We thanked them warmly and headed out. As we began our descent, I looked up to see one of the men taking our photo with his cell phone. We all got a kick out of it, smiling and waving for the camera. I was happy that they were as curious about us as we were about them. 

The trail along the mountainside soon transformed into another lofty stone ledge that hugged the side of the mountain. 
That's me pausing along the ledge for a photo
Goofing off on the ledge
Our views change as the ledge snakes around the mountainsides- we see the valley below, sheer rock faces around us, and the sea in the distance- a brilliant magenta mirror reflecting the setting sun.

Traversing the mountainsides, look how tiny we are compared to the mountain

The ledge fades into the side of the mountain, becoming a rough, rocky trail.

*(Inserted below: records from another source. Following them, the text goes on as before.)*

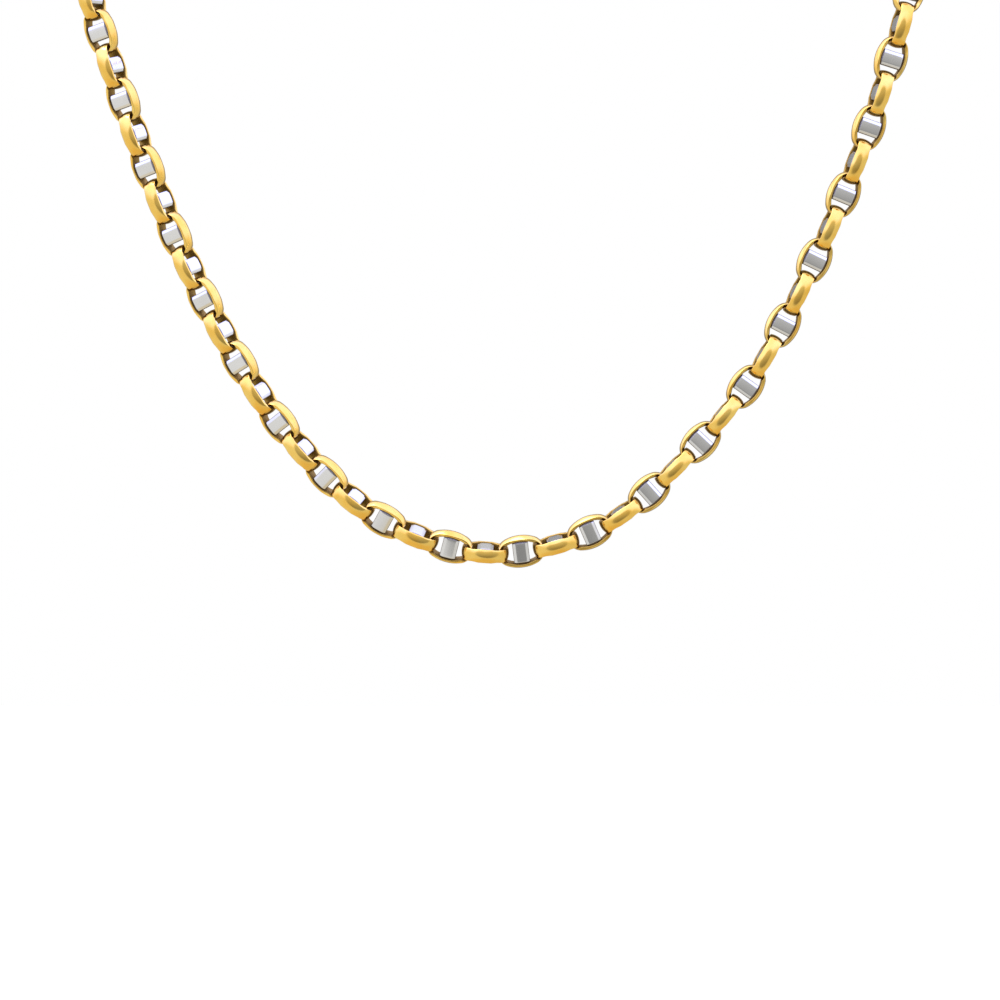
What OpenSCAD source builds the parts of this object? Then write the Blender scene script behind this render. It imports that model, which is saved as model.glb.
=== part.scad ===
// Mariner link chain: a closed two-tone necklace of oval links, each with a bar across its middle.
// Millimetres, +Z up, +X to the viewer's right, the viewer looks along +Y.
// The origin is the middle of the neck opening, level with the chain at the nape.

/* [Oval link] */
// Outer length of a link
link_length = 7.1; // [6.9:0.05:7.3]
// Outer width of a link
link_width = 5; // [4.8:0.1:5.3]
// Outer radius of a link's rounded ends
link_end_radius = 2.2; // [2.1:0.05:2.3]
// Wall of a link's band, seen from its open side
link_wall = 0.72; // [0.64:0.02:0.78]
// Depth of the band beside the bar
link_depth = 2.1; // [1.9:0.1:2.3]
// Depth of the band at a link's two ends
link_end_depth = 2; // [1.8:0.05:2.1]
// Bevel along the band's outer edges
link_bevel = 0.35; // [0.2:0.05:0.4]
// Bevel at a link's two ends
end_bevel = 0.15; // [0.1:0.05:0.25]

/* [Cross bar] */
// Size of the bar along the link
bar_length = 2.4; // [2:0.1:2.6]
// Depth of the bar, from face to face
bar_depth = 2; // [1.8:0.05:2.1]
// Width of the bevel along the bar's long edges
bar_bevel = 0.45; // [0.3:0.05:0.6]
// Fall of that bevel from the bar's face to its edge
bar_bevel_fall = 0.25; // [0.15:0.05:0.45]
// Bevel at the bar's two ends, where it meets the band
bar_end_bevel = 0.3; // [0.2:0.05:0.4]

/* [Clasp] */
// Outer length of the clasp
clasp_length = 12; // [11:0.5:13]
// Outer width of the clasp
clasp_width = 5.6; // [5.2:0.2:6]
// Outer radius of the clasp's rounded ends
clasp_end_radius = 2.4; // [2.2:0.1:2.6]
// Depth of the clasp beside its solid middle
clasp_depth = 2.2; // [2:0.1:2.4]
// Length of the clasp's solid middle
clasp_middle_length = 6; // [5:0.5:6.5]

/* [Fit] */
// Play along the chain between two joined links, end to end
link_play = 0.24; // [0.22:0.01:0.32]
// Half of the flat stretch on the inside of a link's end, between its two countersinks
flat_half = 0.2; // [0.15:0.05:0.25]
// Largest bend between two joined links, in degrees, that the countersinks leave room for
link_bend = 12; // [10:1:14]

/* [Hidden] */
$fn = 48;
yellow_gold = [0.85, 0.66, 0.3];
white_gold = [0.8, 0.8, 0.82];
overlap = 1;

// The way round: the middle line of the chain, from the clasp down the left side and up the right.
// facing is how far the outward side has turned up from the front, and roll how far the links
// with the open side to the front are turned about the chain, both in degrees.
ROUTE = [
    // x, y, z, facing, roll
    [-3.5, 33.5, 0, 90, 12],
    [-19, 30, 0, 90, 14],
    [-34, 19.5, 0, 90, 18],
    [-46.5, 6, -1, 85, 22],
    [-55.5, -8, -4, 70, 27],
    [-61, -20, -9, 50, 30],
    [-63, -31, -18.5, 20, 31],
    [-62, -37, -31, 5, 31],
    [-58.5, -38, -43, 0, 31],
    [-54, -38, -56, 0, 32],
    [-48, -38, -71, 0, 33],
    [-40.5, -38, -86, 0, 32],
    [-31, -38, -100, 0, 29],
    [-18.5, -38, -111.5, 0, 26],
    [-2, -38, -117, 0, 18],
    [14.5, -38, -113.5, 0, 11],
    [27, -38, -103.5, 0, 5],
    [38, -38, -90.5, 0, 5],
    [46.5, -38, -74.5, 0, 8],
    [53, -38, -59.5, 0, 11],
    [58, -38, -45, 0, 12],
    [61.5, -37, -32, 10, 13],
    [63, -31, -18.5, 30, 13],
    [61, -20, -9, 60, 12],
    [55.5, -8, -4, 80, 11],
    [46.5, 6, -1, 85, 11],
    [34, 19.5, 0, 90, 11],
    [16, 30.5, 0, 90, 11],
];
X = 0;
Y = 1;
Z = 2;
FACING = 3;
ROLL = 4;

// A smooth closed curve through the route's rows: each step runs from one row to the next.
row_count = len(ROUTE);
function row(i) = ROUTE[(i + row_count) % row_count];
function between(p0, p1, p2, p3, f) =
    p1 + f/2*(p2 - p0 + f*(2*p0 - 5*p1 + 4*p2 - p3 + f*(3*(p1 - p2) + p3 - p0)));
function curve(t) = let (i = floor(t)) between(row(i - 1), row(i), row(i + 1), row(i + 2), t - i);
function place(r) = [r[X], r[Y], r[Z]];

// Samples along the curve, each with its distance from the start, and what holds at a distance.
steps_per_row = 12;
step_count = row_count*steps_per_row;
samples = [for (i = [0:step_count]) curve(i/steps_per_row)];
function step_length(i) = i < step_count ? norm(place(samples[i + 1]) - place(samples[i])) : 0;
distances = [for (i = 0, s = 0; i <= step_count; s = s + step_length(i), i = i + 1) s];
columns = [for (c = [X:ROLL]) [for (i = [0:step_count]) [distances[i], samples[i][c]]]];
function route_at(s) = [for (column = columns) lookup(s, column)];
route_length = distances[step_count];

// The inside of each end is an eye of the same radius, on the clasp too.
eye_radius = link_end_radius - link_wall;
clasp_wall = clasp_end_radius - eye_radius;

// An odd number of links, so that both links at the clasp have the same turn.
function pitch_of(length, wall) = length - 2*wall - link_play;
clasp_pitch = pitch_of(clasp_length, clasp_wall);
chain_length = route_length - clasp_pitch;
link_count = 2*ceil((chain_length/pitch_of(link_length, link_wall) - 1)/2) + 1;
link_pitch = chain_length/link_count;
middle_link = floor(link_count/2);
function joint(k) = place(route_at(clasp_pitch/2 + k*link_pitch));

// Sets what follows between two points of the route: X along the chain, Z out of the open side.
function unit(v) = v/norm(v);
module along(start, end, facing, turn) {
    t = unit(end - start);
    side = unit(cross(t, [0, -cos(facing), sin(facing)]));
    normal = cos(turn)*cross(side, t) + sin(turn)*side;
    width = cross(normal, t);
    middle = (start + end)/2;
    multmatrix([for (i = [X:Z]) [t[i], width[i], normal[i], middle[i]]]) children();
}

// Plan outline of a link: two side arcs that run smoothly into two end arcs.
module oval(length, width, end_radius) {
    end_middle = length/2 - end_radius;
    side_radius = (pow(length/2, 2) + pow(width/2, 2) - length*end_radius)/(width - 2*end_radius);
    side_middle = side_radius - width/2;
    meeting = side_radius*end_middle/norm([end_middle, side_middle]);
    for (x = [-end_middle, end_middle]) translate([x, 0]) circle(end_radius);
    intersection() {
        translate([0, side_middle]) circle(side_radius);
        translate([0, -side_middle]) circle(side_radius);
        square([2*meeting, width], center = true);
    }
}

// An outline with four like corners, from the points of its upper right one, outermost first.
module four_corners(corner) {
    polygon([
        for (p = corner) p,
        for (i = [len(corner) - 1:-1:0]) [-corner[i][X], corner[i][Y]],
        for (p = corner) [-p[X], -p[Y]],
        for (i = [len(corner) - 1:-1:0]) [corner[i][X], -corner[i][Y]],
    ]);
}

// A band whose two ends are eyes, countersunk so that the next band's end can swing in them.
module band(length, width, end_radius, depth, deep_length) {
    wall = end_radius - eye_radius;
    end_middle = length/2 - end_radius;
    half = link_end_depth/2;
    // How far the eye's end curves back over half of the next band's depth.
    fall = eye_radius - sqrt(pow(eye_radius, 2) - pow(half, 2));
    countersink = fall/(half - flat_half) + 2*tan(link_bend);
    difference() {
        intersection() {
            linear_extrude(depth + overlap, center = true) oval(length, width, end_radius);
            rotate([90, 0, 0]) linear_extrude(width + overlap, center = true) four_corners([
                [length/2, half - end_bevel],
                [length/2 - end_bevel, half],
                [deep_length/2, depth/2],
            ]);
            rotate([90, 0, 90]) linear_extrude(length + overlap, center = true) four_corners([
                [width/2, depth/2 - link_bevel],
                [width/2 - link_bevel, depth/2],
            ]);
        }
        linear_extrude(depth + overlap, center = true)
            oval(length - 2*wall, width - 2*wall, eye_radius);
        for (x = [-end_middle, end_middle], face = [0, 1]) mirror([0, 0, face])
            translate([x, 0, flat_half]) cylinder(
                h = depth,
                r1 = eye_radius,
                r2 = eye_radius + countersink*depth
            );
    }
}

// A bar across a band's opening, let into the middle of the band's wall.
module cross_bar(length, width, wall, depth) {
    opening = width - 2*wall;
    let_in = width - wall;
    intersection() {
        rotate([90, 0, 0]) linear_extrude(let_in, center = true) four_corners([
            [length/2, depth/2 - bar_bevel_fall],
            [length/2 - bar_bevel, depth/2],
        ]);
        rotate([90, 0, 90]) linear_extrude(length + overlap, center = true) four_corners([
            [width/2, depth/2 - bar_end_bevel],
            [opening/2, depth/2 - bar_end_bevel],
            [opening/2 - bar_end_bevel, depth/2],
        ]);
    }
}

module link() {
    color(yellow_gold)
        band(link_length, link_width, link_end_radius, link_depth, bar_length);
    color(white_gold) cross_bar(bar_length, link_width, link_wall, bar_depth);
}

module links(first, last) {
    for (k = [first:last]) {
        mark = route_at(clasp_pitch/2 + (k + 0.5)*link_pitch);
        along(joint(k), joint(k + 1), mark[FACING], mark[ROLL] - 90*((k + 1) % 2)) link();
    }
}

module left_chain() links(0, middle_link);

module right_chain() links(middle_link + 1, link_count - 1);

module clasp() {
    start = place(route_at(route_length - clasp_pitch/2));
    color(yellow_gold) along(start, joint(0), ROUTE[0][FACING], ROUTE[0][ROLL]) union() {
        band(clasp_length, clasp_width, clasp_end_radius, clasp_depth, clasp_middle_length);
        cross_bar(clasp_middle_length, clasp_width, clasp_wall, clasp_depth);
    }
}

left_chain();
right_chain();
clasp();
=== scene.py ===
"""Mariner link chain: the looks of a closed two-tone necklace.

Each link is a yellow gold band with a white gold bar soldered across its opening. The links follow
one smooth way round, and every second one is turned a quarter about it.
"""

import math

import bpy
import numpy as np
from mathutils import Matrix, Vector


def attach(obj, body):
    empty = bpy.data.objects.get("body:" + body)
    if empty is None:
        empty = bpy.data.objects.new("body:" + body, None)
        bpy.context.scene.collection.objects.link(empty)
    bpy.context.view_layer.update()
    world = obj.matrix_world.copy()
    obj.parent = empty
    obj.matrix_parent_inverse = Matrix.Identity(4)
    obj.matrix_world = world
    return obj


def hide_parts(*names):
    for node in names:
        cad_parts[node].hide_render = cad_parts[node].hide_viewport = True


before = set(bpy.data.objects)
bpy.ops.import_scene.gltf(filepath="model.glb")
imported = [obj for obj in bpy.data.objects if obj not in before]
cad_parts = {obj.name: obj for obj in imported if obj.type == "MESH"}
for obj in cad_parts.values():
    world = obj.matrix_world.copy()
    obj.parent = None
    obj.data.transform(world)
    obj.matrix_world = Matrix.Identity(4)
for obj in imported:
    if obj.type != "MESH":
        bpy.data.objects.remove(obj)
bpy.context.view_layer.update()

# Sizes, in millimetres
MM = 0.001
LINK = {
    "length": 7.1, "width": 5.0, "end_radius": 2.2, "depth": 2.1,
    "bar_length": 2.4, "bar_depth": 2.0,
}
CLASP = {
    "length": 12.0, "width": 5.6, "end_radius": 2.4, "depth": 2.2,
    "bar_length": 6.0, "bar_depth": 2.2,
}
# Radius of the eye inside each end of a band, and the band's depth there
EYE_RADIUS = 1.48
END_DEPTH = 2.0
# Least play between two joined links, end to end
LINK_PLAY = 0.24
# Half of the upright stretch inside an eye, and how fast the countersink past it widens
FLAT_HALF = 0.2
EYE_SLOPE = 0.55
# Outward directions, as cosines from the long axis, up to which the countersink is whole and from
# which it is gone
COUNTERSINK_WHOLE = math.cos(math.radians(46))
COUNTERSINK_GONE = math.cos(math.radians(62))
# Fall of the band's domed outer side at the rim, in the middle of its sides and at its two ends
DOME = 0.42
END_DOME = 0.18
# Heights of the dome's points, as shares of the rim's
DOME_FRACTIONS = np.array([0, 0.25, 0.48, 0.7, 0.88])
# Least flat land on the rim
LAND = 0.05
# Reach of a rounded edge, and the largest share of the land that one takes
ROUNDING = 0.05
ROUNDING_SHARE = 0.4
# Bevels along the bar's long edges and at its two ends
BAR_BEVEL = 0.45
BAR_END_BEVEL = 0.3
# Fall of the bar's face to its long edges: by its crown, and by the bevel beyond that
BAR_CROWN = 0.1
BAR_BEVEL_FALL = 0.15

# Sections of a band round its oval
BAND_RINGS = 64
# Lines over half a bar's face along and across the link, as shares of the half
FACE_LINES_ALONG = np.array([0, 0.35, 0.65, 0.85])
FACE_LINES_ACROSS = np.array([0, 0.4, 0.75])
# Lines past the start of a bevel, short of the long edge and down from it, in roundings
BEVEL_LINES = np.array([-2, -1, -0.3, 0.3, 1, 2])
EDGE_LINES = np.array([1.8, 1.1, 0.4])
DOWN_LINES = np.array([0, 0.5, 1.5])
# How far in from the long edge the bar gets painted shade, a darker colour, and more roughness, in
# roundings
PAINTED_SHADE_EDGE = 1.2

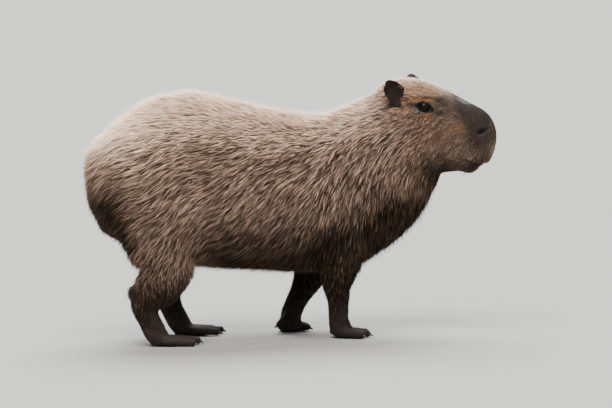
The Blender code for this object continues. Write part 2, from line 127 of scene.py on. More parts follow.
def mesh_from(name, points, faces, smooth=True):
    """A mesh object from an array of points and an array of faces that all have as many corners."""
    mesh = bpy.data.meshes.new(name)
    faces = np.asarray(faces, np.int32)
    count, corners = faces.shape
    mesh.vertices.add(len(points))
    mesh.vertices.foreach_set("co", np.asarray(points, np.float32).ravel())
    mesh.loops.add(count * corners)
    mesh.loops.foreach_set("vertex_index", faces.ravel())
    mesh.polygons.add(count)
    mesh.polygons.foreach_set("loop_start", np.arange(0, count * corners, corners, dtype=np.int32))
    mesh.update(calc_edges=True)
    mesh.polygons.foreach_set("use_smooth", np.full(count, smooth))
    mesh.validate()
    piece = bpy.data.objects.new(name, mesh)
    bpy.context.scene.collection.objects.link(piece)
    return piece


def rows_of(items, field, width, kind=np.int32):
    """One field of a mesh's points, edges or corners, as rows of so many numbers."""
    flat = np.empty(len(items) * width, kind)
    items.foreach_get(field, flat)
    return flat.reshape(-1, width)


def points_of(mesh):
    """The mesh's points as rows."""
    return rows_of(mesh.vertices, "co", 3, np.float32).astype(float)


def triangles_of(mesh):
    """The mesh's triangles as rows of point numbers."""
    mesh.calc_loop_triangles()
    return rows_of(mesh.loop_triangles, "vertices", 3)


def point_normals(points, triangles):
    """At each point, the sum of the cross products of its triangles' sides, made one long."""
    corner = points[triangles]
    cross = np.cross(corner[:, 1] - corner[:, 0], corner[:, 2] - corner[:, 0])
    total = np.zeros_like(points)
    for axis in range(3):
        weights = np.repeat(cross[:, axis], 3)
        total[:, axis] = np.bincount(triangles.ravel(), weights=weights, minlength=len(points))
    return unit(total)


def neighbour_mean(values, edges, count):
    """The mean of each point's neighbours along the edges, for each column of values."""
    ends = np.concatenate((edges, edges[:, ::-1]))
    degree = np.maximum(np.bincount(ends[:, 0], minlength=count), 1)
    columns = [np.bincount(ends[:, 0], weights=values[ends[:, 1], axis], minlength=count) / degree
               for axis in range(values.shape[1])]
    return np.stack(columns, axis=1)


def relaxed(points, edges, share, rounds, firm=0.53):
    """Smoothed points: in each round a step towards the neighbours' mean and a slightly longer one back,
    which takes the facets off and keeps the volume; share says how much of it each point gets."""
    share = np.broadcast_to(np.asarray(share, float).reshape(-1, 1), (len(points), 1))
    for _ in range(rounds):
        points = points + 0.5 * share * (neighbour_mean(points, edges, len(points)) - points)
        if firm:
            points = points - firm * share * (neighbour_mean(points, edges, len(points)) - points)
    return points


def merged(name):
    """A node's points and triangles with its loose corners joined."""
    work = bmesh.new()
    work.from_mesh(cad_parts[name].data)
    bmesh.ops.remove_doubles(work, verts=work.verts, dist=1e-6)
    mesh = bpy.data.meshes.new("merged")
    work.to_mesh(mesh)
    work.free()
    result = points_of(mesh), triangles_of(mesh)
    bpy.data.meshes.remove(mesh)
    return result


def applied(piece):
    """The piece with its modifiers made part of its mesh."""
    graph = bpy.context.evaluated_depsgraph_get()
    mesh = bpy.data.meshes.new_from_object(piece.evaluated_get(graph))
    piece.modifiers.clear()
    old = piece.data
    piece.data = mesh
    bpy.data.meshes.remove(old)
    return piece


def rounded(node, name):
    """A node's solid as a new object, its corners merged and rounded by two subdivisions."""
    piece = mesh_from(name, *merged(node))
    modifier = piece.modifiers.new("round", "SUBSURF")
    modifier.levels = 2
    modifier.render_levels = 2
    return applied(piece)


def joined(parts):
    """Several sets of points and triangles as one."""
    starts = np.cumsum([0] + [len(own) for own, _ in parts[:-1]])
    points = np.concatenate([own for own, _ in parts])
    return points, np.concatenate([rows + start for (_, rows), start in zip(parts, starts)])


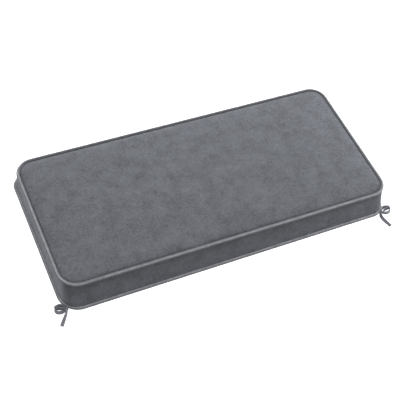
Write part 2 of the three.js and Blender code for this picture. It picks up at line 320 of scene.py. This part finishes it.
def tape_surface(rows):
    """A flat tape along a route. Round the tape the section is a rounded oblong, an angle's cosine to
    the edge power by its sine to the face power, pinched along the two stitched edges. Along the tape
    it follows the route, leans as the row says, and keeps its lowest edge just off the surface."""
    line, lean = route_points(rows)
    along = np.gradient(line, axis=0)
    along = along / np.linalg.norm(along, axis=1)[:, None]
    way = np.c_[along, np.zeros(len(line))]
    left = np.c_[-along[:, 1], along[:, 0], np.zeros(len(line))]
    wide = np.cos(lean)[:, None] * np.array([0.0, 0.0, 1.0]) + np.sin(lean)[:, None] * left
    thick = np.cross(way, wide)
    run = np.r_[0, np.cumsum(np.linalg.norm(np.diff(line, axis=0), axis=1))]
    hem = 1 + HEM_SWELL / (1 + np.exp(-(run - run[-1] + HEM_LENGTH) / HEM_RAMP))
    half_wide = TAPE_WIDTH / 2 - TAPE_TRIM
    half_thick = TAPE_THICKNESS / 2 * hem
    height = half_wide * np.abs(np.cos(lean)) + half_thick * np.abs(np.sin(lean)) + TAPE_LIFT
    middle = np.c_[line, height]
    turn = np.linspace(0, 2 * np.pi, TAPE_SIDES, endpoint=False)
    across = np.sign(np.cos(turn)) * np.abs(np.cos(turn)) ** EDGE_POWER
    over = np.sign(np.sin(turn)) * np.abs(np.sin(turn)) ** FACE_POWER
    over = over * (1 - STITCH_DEPTH * bump(np.abs(across) - STITCH_PLACE, STITCH_SPREAD))
    grid = (
        middle[:, None, :]
        + wide[:, None, :] * (across * half_wide)[None, :, None]
        + thick[:, None, :] * (over[None, :] * half_thick[:, None])[:, :, None]
    )
    # Each end of the tape is rounded over its tip, and closed with a fan.
    first, last = [], []
    for reach, share in TIP_STEPS:
        first.insert(0, middle[0] - way[0] * reach * MM + (grid[0] - middle[0]) * share)
        last.append(middle[-1] + way[-1] * reach * MM + (grid[-1] - middle[-1]) * share)
    grid = np.concatenate([np.array(first), grid, np.array(last)])
    poles = (middle[0] - way[0] * TIP_LENGTH, middle[-1] + way[-1] * TIP_LENGTH)
    tip_run = np.array([0.5, 1.0]) * TIP_LENGTH
    run = np.r_[-tip_run[::-1], run, run[-1] + tip_run]
    uv_grid = np.stack(np.meshgrid(np.linspace(0, 1, TAPE_SIDES), run), axis=-1)
    return grid, uv_grid, poles, middle


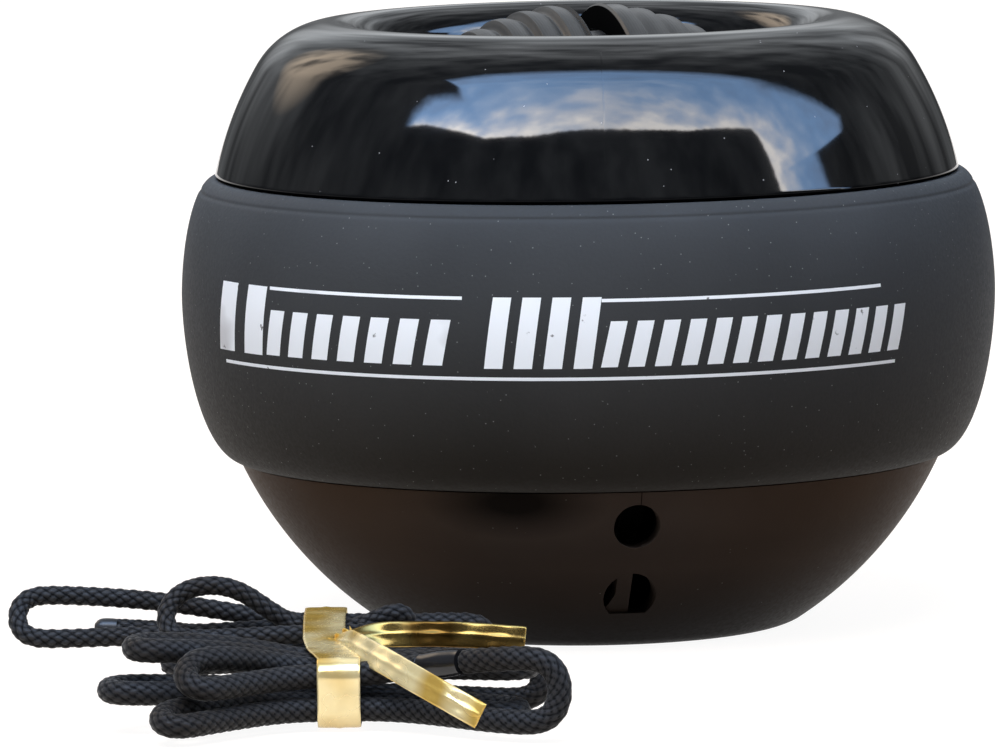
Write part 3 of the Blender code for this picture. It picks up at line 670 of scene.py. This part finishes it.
def runPoints(hank, slot, middle, x, reach, lift):
    # Points of a run at places x: drawn in at the waist and spread beyond it. Its lift grows
    # from the waist to the bend as a parabola: lift * (1 - square of the share still to go).
    form = hankForm
    away = x - hank["waist"][0]
    short = np.abs(x - reach) / (np.abs(reach - hank["waist"][0]) - form["waistHalf"])
    rise = 1 - np.minimum(1.0, short) ** 2
    wide = ease((np.abs(away) - form["waistHalf"]) / form["spreadLength"])
    drift = hank["turn"] * wide * np.where(away > 0, form["rightDrift"], 1.0)
    across = middle[0] + (slot[0] - middle[0]) * (1 + (hank["splay"] - 1) * wide) - drift
    height = slot[1] + (slot[1] - middle[1]) * form["loosening"] * wide + lift * rise
    return np.stack([x + 0 * across, across, height], -1)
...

As we descended down a slope we passed a tiny but lush date farm surrounded by a high metal fence. We stopped to rest next to a remarkable sight- two small rock pools filled with freshwater, ferns and mosses thriving around them. Ram explained that this is a natural spring that flows all year. The locals have built these small rock walls to form pools to collect the water. 
The tiny date farm on the slope
One of the pools, magical in the setting sunlight
We reached another drainage filled with boulders, and began rock hopping in the twilight. By the time we got back to the cars, night had begun.